▶ REQUEST
Transcribe word for word only the span whose first line is the one with "Recreate this object" and whose last line is the one with "brad_gap = 1.0"; both of those lines belong to it.

▶ MATERIAL
————————

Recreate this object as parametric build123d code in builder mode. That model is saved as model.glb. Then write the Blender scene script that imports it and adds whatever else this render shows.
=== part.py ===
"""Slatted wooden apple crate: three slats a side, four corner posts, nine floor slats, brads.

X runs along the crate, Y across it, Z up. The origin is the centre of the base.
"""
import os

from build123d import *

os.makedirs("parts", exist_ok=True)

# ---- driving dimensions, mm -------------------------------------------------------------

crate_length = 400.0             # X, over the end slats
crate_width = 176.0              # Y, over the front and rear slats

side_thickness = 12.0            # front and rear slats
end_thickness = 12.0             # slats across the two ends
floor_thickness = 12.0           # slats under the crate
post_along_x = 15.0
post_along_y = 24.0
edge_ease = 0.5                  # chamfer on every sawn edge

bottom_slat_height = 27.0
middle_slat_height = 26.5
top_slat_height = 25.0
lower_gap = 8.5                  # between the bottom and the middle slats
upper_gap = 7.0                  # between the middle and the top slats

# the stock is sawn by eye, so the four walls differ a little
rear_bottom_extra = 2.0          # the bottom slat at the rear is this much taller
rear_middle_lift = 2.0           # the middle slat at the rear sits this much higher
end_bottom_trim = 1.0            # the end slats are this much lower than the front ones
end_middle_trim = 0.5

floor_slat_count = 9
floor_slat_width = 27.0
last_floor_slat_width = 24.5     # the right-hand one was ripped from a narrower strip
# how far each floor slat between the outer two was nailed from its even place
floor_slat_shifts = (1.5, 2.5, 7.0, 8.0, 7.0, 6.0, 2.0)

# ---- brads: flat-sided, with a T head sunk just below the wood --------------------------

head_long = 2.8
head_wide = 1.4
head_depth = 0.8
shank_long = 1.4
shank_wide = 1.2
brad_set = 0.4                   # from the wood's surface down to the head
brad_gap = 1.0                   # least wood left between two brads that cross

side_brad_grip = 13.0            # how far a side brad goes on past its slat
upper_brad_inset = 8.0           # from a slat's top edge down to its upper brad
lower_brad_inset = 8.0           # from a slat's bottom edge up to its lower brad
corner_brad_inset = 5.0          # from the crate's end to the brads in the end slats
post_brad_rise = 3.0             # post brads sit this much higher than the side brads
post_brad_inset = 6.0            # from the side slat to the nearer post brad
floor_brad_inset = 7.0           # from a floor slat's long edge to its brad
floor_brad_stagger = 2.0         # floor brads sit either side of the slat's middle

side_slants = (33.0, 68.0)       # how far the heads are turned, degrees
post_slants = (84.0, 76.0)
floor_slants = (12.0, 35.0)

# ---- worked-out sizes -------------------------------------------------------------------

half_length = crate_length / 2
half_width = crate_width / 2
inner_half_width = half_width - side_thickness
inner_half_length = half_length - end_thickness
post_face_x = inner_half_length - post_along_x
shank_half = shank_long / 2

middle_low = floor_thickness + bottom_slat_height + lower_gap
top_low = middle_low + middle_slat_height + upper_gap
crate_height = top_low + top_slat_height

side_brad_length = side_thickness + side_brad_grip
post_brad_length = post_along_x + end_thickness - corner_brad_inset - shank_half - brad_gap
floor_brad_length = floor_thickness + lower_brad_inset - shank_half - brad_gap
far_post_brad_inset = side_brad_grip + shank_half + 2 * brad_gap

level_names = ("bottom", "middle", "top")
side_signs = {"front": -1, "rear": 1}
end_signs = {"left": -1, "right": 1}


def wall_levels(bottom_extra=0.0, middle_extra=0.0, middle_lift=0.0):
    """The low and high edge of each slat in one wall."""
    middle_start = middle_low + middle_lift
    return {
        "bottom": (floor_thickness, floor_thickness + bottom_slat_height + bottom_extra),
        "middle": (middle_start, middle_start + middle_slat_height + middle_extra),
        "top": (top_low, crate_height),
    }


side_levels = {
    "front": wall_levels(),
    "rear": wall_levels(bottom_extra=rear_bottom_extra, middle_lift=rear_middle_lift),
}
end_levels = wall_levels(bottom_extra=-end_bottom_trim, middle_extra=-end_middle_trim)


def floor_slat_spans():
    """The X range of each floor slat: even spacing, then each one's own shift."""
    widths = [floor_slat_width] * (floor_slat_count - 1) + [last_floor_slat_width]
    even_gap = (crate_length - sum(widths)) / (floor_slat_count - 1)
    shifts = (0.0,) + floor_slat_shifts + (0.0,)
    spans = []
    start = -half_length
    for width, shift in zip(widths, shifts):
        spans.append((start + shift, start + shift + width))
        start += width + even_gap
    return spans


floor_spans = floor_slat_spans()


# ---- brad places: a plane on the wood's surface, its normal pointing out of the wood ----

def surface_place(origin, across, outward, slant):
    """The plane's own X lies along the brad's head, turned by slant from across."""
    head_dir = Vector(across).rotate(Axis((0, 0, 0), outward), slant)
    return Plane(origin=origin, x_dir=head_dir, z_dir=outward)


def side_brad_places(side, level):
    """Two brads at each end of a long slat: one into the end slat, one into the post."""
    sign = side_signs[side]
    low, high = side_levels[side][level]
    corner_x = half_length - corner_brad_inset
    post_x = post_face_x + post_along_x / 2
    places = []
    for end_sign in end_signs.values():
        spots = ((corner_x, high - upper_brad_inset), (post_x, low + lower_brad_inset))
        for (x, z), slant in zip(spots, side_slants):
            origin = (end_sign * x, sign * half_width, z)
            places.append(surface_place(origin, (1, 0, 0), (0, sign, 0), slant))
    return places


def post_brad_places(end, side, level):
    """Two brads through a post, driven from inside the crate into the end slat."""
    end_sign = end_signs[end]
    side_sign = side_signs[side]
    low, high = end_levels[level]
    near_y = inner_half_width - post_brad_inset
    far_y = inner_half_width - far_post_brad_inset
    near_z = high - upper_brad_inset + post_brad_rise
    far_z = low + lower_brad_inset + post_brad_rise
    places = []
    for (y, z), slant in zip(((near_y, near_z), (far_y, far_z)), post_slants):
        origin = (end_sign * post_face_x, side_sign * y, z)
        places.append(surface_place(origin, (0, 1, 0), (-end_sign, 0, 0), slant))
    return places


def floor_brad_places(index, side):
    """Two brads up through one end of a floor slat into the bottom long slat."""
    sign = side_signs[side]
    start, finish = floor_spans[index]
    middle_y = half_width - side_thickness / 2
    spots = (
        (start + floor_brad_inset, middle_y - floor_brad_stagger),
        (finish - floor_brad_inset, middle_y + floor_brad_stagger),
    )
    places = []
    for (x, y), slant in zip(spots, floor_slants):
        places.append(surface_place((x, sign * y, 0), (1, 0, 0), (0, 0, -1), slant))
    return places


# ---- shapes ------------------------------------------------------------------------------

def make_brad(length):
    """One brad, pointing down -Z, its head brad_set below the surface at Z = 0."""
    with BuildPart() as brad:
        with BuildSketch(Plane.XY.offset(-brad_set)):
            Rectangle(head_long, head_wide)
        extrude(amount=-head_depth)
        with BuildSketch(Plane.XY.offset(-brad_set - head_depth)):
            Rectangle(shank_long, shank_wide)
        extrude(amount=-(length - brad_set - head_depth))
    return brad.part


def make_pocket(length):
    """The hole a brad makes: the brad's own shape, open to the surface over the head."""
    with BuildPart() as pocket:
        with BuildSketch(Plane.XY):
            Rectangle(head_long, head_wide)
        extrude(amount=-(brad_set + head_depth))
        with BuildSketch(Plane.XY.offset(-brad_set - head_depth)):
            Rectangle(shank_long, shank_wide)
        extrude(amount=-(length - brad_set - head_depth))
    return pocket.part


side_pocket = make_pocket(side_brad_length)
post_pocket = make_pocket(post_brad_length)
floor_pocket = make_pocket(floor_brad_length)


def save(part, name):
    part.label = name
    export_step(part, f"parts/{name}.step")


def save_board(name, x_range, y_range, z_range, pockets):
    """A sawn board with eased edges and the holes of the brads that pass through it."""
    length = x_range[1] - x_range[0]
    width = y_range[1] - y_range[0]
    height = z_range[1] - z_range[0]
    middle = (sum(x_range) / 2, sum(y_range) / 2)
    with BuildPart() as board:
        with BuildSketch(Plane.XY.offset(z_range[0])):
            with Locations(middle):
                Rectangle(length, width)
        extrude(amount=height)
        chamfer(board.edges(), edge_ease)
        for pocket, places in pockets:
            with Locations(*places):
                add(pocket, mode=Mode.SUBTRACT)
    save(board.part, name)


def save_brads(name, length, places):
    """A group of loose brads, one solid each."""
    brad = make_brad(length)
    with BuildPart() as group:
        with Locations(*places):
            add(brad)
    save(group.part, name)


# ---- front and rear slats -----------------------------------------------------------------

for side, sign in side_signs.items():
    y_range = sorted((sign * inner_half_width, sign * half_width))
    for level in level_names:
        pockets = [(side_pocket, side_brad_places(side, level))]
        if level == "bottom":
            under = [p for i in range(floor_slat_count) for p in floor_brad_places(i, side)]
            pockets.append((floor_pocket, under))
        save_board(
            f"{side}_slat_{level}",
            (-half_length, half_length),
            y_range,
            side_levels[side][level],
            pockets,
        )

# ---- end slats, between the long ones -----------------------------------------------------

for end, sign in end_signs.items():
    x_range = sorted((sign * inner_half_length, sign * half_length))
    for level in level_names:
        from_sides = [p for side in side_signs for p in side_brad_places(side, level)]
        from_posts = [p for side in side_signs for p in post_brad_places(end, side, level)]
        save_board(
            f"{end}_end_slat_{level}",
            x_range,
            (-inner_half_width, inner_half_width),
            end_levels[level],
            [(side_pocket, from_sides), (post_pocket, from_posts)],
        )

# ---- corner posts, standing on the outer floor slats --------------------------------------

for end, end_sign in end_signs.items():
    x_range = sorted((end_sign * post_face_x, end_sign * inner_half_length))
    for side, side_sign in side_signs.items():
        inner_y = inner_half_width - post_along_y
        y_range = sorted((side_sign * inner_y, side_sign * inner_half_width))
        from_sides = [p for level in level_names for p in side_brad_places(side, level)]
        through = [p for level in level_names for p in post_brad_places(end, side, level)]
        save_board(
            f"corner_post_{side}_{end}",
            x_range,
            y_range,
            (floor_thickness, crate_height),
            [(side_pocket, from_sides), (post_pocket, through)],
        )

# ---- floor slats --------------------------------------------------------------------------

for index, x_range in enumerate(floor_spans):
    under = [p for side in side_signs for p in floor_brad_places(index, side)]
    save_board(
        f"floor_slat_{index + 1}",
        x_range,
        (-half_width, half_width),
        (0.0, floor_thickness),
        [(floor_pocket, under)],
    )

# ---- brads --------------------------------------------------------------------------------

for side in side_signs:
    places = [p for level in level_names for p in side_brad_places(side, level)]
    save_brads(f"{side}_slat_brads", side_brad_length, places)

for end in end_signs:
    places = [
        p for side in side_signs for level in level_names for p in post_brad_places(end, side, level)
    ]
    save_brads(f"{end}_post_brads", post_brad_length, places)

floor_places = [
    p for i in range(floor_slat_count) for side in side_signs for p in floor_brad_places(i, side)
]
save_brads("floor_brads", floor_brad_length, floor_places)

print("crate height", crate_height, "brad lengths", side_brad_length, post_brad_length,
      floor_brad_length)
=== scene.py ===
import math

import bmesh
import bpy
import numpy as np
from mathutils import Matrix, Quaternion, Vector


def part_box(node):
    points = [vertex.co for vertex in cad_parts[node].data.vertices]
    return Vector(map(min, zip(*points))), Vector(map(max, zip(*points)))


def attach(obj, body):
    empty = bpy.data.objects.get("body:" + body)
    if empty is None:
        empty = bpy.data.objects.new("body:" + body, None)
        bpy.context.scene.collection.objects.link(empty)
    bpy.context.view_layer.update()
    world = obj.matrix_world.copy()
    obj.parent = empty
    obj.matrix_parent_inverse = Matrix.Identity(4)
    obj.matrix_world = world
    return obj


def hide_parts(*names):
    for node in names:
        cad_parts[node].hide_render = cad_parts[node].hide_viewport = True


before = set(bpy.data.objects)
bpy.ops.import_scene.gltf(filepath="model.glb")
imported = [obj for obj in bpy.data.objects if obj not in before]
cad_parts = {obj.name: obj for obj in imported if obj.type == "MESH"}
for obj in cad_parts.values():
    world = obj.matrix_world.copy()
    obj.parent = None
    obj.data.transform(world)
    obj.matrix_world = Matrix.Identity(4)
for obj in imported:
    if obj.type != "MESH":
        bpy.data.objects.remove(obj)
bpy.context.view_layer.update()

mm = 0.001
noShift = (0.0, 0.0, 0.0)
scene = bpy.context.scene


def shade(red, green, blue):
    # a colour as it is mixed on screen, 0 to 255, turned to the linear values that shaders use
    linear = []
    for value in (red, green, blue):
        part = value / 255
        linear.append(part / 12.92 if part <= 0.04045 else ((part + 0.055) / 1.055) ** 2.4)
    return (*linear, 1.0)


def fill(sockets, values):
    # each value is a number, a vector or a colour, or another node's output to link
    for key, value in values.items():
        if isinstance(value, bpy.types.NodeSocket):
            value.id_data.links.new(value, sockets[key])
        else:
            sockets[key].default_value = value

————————

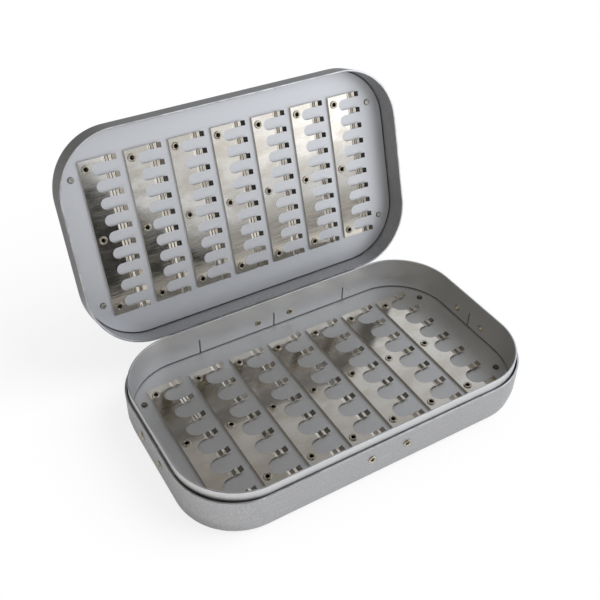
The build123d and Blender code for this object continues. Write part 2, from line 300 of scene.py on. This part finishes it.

————————

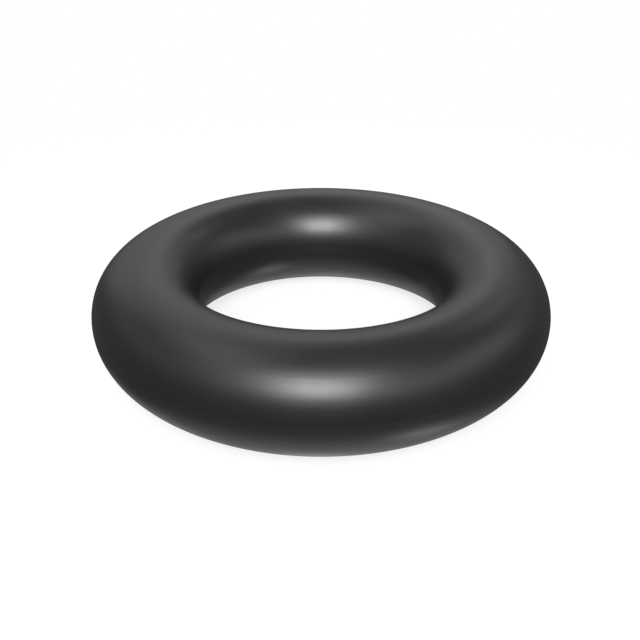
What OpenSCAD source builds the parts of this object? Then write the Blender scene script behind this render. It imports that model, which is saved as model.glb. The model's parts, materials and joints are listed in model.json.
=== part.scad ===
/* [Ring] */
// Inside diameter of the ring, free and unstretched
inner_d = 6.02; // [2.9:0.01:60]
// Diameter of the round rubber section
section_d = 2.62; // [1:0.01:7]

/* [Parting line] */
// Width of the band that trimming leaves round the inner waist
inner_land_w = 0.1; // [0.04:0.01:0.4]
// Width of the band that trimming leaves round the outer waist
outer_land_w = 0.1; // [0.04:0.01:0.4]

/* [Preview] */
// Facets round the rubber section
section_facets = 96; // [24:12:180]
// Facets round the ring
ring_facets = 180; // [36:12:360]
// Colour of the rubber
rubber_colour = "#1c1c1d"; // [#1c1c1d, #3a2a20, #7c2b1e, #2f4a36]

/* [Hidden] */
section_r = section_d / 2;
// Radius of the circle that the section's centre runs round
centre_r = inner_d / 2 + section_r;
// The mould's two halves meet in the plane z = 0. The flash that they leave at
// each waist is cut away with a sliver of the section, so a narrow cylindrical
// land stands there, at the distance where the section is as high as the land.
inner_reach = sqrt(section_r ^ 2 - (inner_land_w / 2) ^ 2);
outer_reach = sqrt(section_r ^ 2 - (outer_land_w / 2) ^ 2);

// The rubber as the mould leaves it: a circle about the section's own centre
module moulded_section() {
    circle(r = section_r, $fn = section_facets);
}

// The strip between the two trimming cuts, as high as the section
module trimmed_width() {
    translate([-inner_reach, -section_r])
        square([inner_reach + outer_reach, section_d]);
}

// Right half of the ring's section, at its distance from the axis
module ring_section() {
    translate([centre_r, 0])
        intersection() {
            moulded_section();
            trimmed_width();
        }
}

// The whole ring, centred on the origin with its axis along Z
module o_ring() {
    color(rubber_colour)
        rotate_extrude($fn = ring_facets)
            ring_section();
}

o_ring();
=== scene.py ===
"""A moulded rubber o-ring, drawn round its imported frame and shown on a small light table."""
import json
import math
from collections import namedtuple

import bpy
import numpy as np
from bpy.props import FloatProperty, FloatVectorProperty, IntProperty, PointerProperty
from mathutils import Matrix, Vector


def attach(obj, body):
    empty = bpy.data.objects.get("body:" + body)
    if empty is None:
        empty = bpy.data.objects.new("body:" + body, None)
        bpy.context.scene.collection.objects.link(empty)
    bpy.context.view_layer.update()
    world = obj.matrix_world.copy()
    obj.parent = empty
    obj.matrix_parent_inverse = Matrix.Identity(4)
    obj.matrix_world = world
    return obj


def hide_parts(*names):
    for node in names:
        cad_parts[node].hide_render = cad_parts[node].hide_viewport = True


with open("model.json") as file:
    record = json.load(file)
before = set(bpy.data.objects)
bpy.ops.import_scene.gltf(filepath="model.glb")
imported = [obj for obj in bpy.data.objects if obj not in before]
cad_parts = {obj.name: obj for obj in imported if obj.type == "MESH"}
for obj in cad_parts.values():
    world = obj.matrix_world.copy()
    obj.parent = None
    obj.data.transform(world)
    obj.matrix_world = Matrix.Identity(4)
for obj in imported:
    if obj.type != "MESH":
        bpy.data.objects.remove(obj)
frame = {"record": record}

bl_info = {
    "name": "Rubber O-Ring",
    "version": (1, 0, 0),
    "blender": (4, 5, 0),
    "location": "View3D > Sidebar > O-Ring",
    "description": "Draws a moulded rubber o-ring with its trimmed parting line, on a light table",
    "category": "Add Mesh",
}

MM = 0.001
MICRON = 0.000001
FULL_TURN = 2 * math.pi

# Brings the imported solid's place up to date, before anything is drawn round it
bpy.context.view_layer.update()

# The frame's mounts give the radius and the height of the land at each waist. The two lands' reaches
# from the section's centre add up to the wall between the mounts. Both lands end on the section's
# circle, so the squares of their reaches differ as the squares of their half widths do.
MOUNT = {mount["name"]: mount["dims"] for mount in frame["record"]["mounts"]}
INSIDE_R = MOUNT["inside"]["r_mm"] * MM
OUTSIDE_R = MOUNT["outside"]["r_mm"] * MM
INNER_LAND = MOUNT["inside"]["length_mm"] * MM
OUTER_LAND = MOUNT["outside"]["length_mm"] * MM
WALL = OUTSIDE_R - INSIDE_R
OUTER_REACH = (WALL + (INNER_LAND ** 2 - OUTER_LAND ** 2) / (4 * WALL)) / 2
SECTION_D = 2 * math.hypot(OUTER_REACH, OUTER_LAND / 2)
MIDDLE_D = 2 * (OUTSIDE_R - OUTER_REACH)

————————

▶ RESULT OF THIS TASK
Recreate this object as parametric build123d code in builder mode. That model is saved as model.glb. Then write the Blender scene script that imports it and adds whatever else this render shows.
=== part.py ===
"""Slatted wooden apple crate: three slats a side, four corner posts, nine floor slats, brads.

X runs along the crate, Y across it, Z up. The origin is the centre of the base.
"""
import os

from build123d import *

os.makedirs("parts", exist_ok=True)

# ---- driving dimensions, mm -------------------------------------------------------------

crate_length = 400.0             # X, over the end slats
crate_width = 176.0              # Y, over the front and rear slats

side_thickness = 12.0            # front and rear slats
end_thickness = 12.0             # slats across the two ends
floor_thickness = 12.0           # slats under the crate
post_along_x = 15.0
post_along_y = 24.0
edge_ease = 0.5                  # chamfer on every sawn edge

bottom_slat_height = 27.0
middle_slat_height = 26.5
top_slat_height = 25.0
lower_gap = 8.5                  # between the bottom and the middle slats
upper_gap = 7.0                  # between the middle and the top slats

# the stock is sawn by eye, so the four walls differ a little
rear_bottom_extra = 2.0          # the bottom slat at the rear is this much taller
rear_middle_lift = 2.0           # the middle slat at the rear sits this much higher
end_bottom_trim = 1.0            # the end slats are this much lower than the front ones
end_middle_trim = 0.5

floor_slat_count = 9
floor_slat_width = 27.0
last_floor_slat_width = 24.5     # the right-hand one was ripped from a narrower strip
# how far each floor slat between the outer two was nailed from its even place
floor_slat_shifts = (1.5, 2.5, 7.0, 8.0, 7.0, 6.0, 2.0)

# ---- brads: flat-sided, with a T head sunk just below the wood --------------------------

head_long = 2.8
head_wide = 1.4
head_depth = 0.8
shank_long = 1.4
shank_wide = 1.2
brad_set = 0.4                   # from the wood's surface down to the head
brad_gap = 1.0                   # least wood left between two brads that cross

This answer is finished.